# PROBLEM STATEMENT
Reproduce the entire listing word for word.

⁂

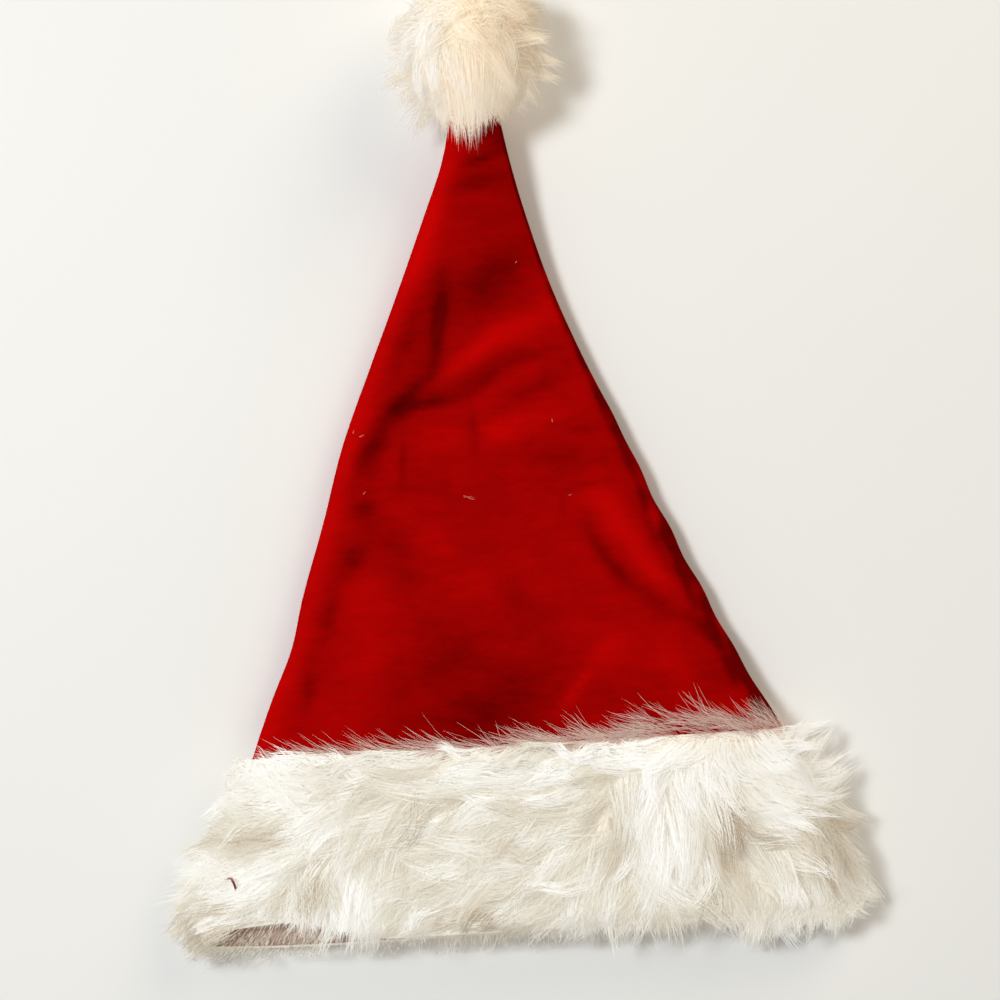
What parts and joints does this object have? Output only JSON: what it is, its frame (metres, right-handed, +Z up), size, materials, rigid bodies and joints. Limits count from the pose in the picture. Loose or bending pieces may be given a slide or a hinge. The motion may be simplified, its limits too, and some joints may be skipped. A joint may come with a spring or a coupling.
{
  "type": "santa hat",
  "caption": "Plush santa hat lying flat: hollow pointed velvet crown, shaggy fur cuff round the open mouth, fur pompom on the tip.",
  "frame": {"origin": "on the surface that the hat lies on, under the middle of its bounding box", "axes": "+Y from the cuff to the pompom, +X to the hat's right seen from above with the pompom away, +Z up from the surface"},
  "size_m": [0.3409, 0.4799, 0.0717],
  "materials": {
    "red_velvet": "deep red crushed velvet with a soft short nap",
    "cream_fur": "long shaggy cream faux fur",
    "cream_pompom_fur": "long soft warm cream faux fur"
  },
  "bodies": {
    "root": {"crown": "red_velvet", "fur_cuff": "cream_fur", "pompom": "cream_pompom_fur"}
  },
  "joints": []
}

⁂

# EXERCISE SOLUTION
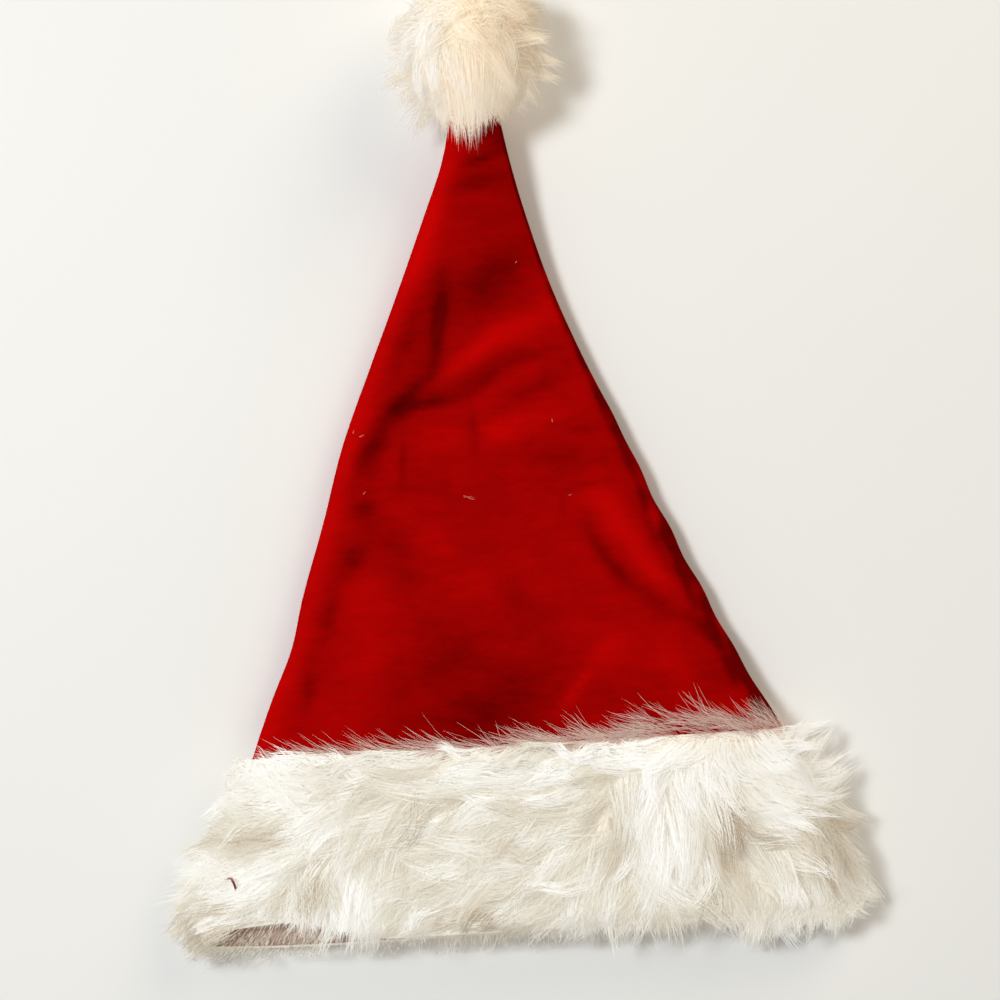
What parts and joints does this object have? Output only JSON: what it is, its frame (metres, right-handed, +Z up), size, materials, rigid bodies and joints. Limits count from the pose in the picture. Loose or bending pieces may be given a slide or a hinge. The motion may be simplified, its limits too, and some joints may be skipped. A joint may come with a spring or a coupling.
{
  "type": "santa hat",
  "caption": "Plush santa hat lying flat: hollow pointed velvet crown, shaggy fur cuff round the open mouth, fur pompom on the tip.",
  "frame": {"origin": "on the surface that the hat lies on, under the middle of its bounding box", "axes": "+Y from the cuff to the pompom, +X to the hat's right seen from above with the pompom away, +Z up from the surface"},
  "size_m": [0.3409, 0.4799, 0.0717],
  "materials": {
    "red_velvet": "deep red crushed velvet with a soft short nap",
    "cream_fur": "long shaggy cream faux fur",
    "cream_pompom_fur": "long soft warm cream faux fur"
  },
  "bodies": {
    "root": {"crown": "red_velvet", "fur_cuff": "cream_fur", "pompom": "cream_pompom_fur"}
  },
  "joints": []
}